-------- RECORDS FOR THE EXERCISE --------

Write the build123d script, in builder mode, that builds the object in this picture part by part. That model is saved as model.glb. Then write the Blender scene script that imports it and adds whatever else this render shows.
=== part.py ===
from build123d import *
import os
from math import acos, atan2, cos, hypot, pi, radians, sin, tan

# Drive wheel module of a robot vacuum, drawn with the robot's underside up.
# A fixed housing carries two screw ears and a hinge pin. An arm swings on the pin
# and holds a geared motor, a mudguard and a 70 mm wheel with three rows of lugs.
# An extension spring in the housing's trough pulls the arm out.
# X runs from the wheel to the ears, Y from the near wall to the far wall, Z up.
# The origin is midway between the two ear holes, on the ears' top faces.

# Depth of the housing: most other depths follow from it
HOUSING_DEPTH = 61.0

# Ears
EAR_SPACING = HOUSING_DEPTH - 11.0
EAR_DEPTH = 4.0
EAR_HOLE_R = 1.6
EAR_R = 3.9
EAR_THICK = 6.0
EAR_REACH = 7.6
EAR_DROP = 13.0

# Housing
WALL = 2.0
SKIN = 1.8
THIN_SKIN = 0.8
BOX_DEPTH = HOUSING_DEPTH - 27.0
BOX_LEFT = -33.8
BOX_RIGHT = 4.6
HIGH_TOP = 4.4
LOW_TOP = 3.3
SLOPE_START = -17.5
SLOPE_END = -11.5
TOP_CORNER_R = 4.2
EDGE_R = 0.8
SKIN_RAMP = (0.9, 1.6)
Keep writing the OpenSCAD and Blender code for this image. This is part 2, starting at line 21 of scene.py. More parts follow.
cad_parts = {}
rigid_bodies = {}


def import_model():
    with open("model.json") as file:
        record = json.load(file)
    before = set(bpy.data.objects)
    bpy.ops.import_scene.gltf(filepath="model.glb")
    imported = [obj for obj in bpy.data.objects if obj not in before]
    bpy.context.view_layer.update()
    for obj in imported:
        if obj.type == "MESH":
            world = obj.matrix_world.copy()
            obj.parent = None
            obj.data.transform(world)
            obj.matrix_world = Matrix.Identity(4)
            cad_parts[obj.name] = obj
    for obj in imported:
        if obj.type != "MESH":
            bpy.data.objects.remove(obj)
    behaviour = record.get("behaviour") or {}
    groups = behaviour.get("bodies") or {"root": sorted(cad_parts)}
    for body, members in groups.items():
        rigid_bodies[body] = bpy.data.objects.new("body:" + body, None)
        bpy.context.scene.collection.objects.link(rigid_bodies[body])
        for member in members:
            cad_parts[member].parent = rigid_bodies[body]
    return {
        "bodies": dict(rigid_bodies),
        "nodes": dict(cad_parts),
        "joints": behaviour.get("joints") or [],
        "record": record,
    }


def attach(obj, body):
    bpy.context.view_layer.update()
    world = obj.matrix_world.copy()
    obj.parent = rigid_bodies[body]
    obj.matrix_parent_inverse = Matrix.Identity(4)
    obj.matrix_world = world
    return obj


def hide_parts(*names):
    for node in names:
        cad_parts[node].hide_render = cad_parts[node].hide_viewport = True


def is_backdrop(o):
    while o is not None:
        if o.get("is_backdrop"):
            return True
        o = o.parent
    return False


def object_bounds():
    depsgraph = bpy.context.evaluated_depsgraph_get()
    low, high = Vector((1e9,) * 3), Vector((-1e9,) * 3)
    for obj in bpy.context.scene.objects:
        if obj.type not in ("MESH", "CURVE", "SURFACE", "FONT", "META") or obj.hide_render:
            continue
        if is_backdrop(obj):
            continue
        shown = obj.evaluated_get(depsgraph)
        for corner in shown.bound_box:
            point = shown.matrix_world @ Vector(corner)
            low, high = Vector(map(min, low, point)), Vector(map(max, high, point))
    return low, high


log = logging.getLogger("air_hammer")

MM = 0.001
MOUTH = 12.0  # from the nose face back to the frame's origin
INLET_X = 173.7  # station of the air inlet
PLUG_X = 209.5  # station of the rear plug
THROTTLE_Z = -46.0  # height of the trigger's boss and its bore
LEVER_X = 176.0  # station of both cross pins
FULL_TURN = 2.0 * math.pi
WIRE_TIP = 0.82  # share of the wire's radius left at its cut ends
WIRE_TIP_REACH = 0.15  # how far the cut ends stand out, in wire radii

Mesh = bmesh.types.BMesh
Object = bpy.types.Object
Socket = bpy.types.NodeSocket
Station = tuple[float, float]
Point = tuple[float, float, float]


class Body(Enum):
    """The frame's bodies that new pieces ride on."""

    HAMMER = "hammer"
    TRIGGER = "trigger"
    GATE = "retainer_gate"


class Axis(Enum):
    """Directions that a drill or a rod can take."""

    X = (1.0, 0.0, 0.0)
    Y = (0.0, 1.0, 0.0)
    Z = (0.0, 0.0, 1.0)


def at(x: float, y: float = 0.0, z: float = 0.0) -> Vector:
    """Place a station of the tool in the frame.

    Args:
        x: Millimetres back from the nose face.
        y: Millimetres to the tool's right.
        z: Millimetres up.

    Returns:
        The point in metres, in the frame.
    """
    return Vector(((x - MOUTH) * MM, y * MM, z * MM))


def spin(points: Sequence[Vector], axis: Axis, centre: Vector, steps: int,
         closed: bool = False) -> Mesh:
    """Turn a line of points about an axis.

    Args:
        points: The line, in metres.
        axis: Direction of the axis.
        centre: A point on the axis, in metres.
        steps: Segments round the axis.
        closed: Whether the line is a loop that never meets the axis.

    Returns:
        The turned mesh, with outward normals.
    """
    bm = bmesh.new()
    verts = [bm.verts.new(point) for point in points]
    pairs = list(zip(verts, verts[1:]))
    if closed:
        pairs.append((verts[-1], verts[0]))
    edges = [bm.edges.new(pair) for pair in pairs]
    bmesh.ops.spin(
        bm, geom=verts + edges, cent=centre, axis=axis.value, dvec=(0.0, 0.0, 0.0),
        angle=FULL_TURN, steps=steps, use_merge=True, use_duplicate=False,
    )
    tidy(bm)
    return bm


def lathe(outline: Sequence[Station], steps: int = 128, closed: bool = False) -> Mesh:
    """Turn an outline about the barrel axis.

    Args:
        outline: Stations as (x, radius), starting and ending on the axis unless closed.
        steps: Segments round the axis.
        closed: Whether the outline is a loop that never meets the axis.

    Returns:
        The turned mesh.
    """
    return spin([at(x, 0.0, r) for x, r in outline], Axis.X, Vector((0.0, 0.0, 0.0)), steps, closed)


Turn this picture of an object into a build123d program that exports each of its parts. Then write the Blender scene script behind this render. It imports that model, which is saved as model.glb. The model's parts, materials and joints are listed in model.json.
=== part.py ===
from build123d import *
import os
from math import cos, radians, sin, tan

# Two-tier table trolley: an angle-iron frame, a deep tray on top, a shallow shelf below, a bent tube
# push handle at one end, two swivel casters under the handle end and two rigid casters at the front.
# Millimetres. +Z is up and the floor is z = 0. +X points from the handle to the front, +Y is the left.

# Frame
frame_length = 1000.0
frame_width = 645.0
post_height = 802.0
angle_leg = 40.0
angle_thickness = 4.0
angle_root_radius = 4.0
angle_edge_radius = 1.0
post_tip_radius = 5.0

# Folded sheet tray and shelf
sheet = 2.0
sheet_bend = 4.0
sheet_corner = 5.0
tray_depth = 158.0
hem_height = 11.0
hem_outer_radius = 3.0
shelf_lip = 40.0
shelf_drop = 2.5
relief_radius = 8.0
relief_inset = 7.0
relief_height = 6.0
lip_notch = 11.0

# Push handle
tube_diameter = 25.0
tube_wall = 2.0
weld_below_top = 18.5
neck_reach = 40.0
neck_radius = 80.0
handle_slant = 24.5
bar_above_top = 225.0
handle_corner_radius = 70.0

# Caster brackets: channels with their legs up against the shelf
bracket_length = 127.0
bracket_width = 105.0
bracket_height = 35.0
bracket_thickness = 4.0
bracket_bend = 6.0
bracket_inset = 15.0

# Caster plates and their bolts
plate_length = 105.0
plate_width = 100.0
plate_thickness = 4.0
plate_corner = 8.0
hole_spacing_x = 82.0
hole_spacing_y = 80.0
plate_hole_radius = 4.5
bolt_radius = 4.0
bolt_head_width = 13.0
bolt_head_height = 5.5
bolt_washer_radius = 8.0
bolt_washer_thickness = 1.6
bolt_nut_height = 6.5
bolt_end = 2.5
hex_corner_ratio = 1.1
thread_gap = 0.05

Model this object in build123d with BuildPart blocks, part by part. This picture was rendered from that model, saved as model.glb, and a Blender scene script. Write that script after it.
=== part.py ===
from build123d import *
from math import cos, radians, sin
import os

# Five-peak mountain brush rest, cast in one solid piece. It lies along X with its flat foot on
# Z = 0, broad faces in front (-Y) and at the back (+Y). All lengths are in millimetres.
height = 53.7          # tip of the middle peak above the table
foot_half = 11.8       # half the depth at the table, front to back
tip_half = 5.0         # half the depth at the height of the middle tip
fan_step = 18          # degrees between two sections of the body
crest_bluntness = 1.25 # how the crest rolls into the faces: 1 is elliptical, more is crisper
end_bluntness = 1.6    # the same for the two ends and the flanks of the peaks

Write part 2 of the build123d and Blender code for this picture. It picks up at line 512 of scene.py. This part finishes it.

--------

> [TO DO] Read the entries above, then pull out the lines that include "imports".

> [EXERCISE SOLUTION]
Write the build123d script, in builder mode, that builds the object in this picture part by part. That model is saved as model.glb. Then write the Blender scene script that imports it and adds whatever else this render shows.
Turn this picture of an object into a build123d program that exports each of its parts. Then write the Blender scene script behind this render. It imports that model, which is saved as model.glb. The model's parts, materials and joints are listed in model.json.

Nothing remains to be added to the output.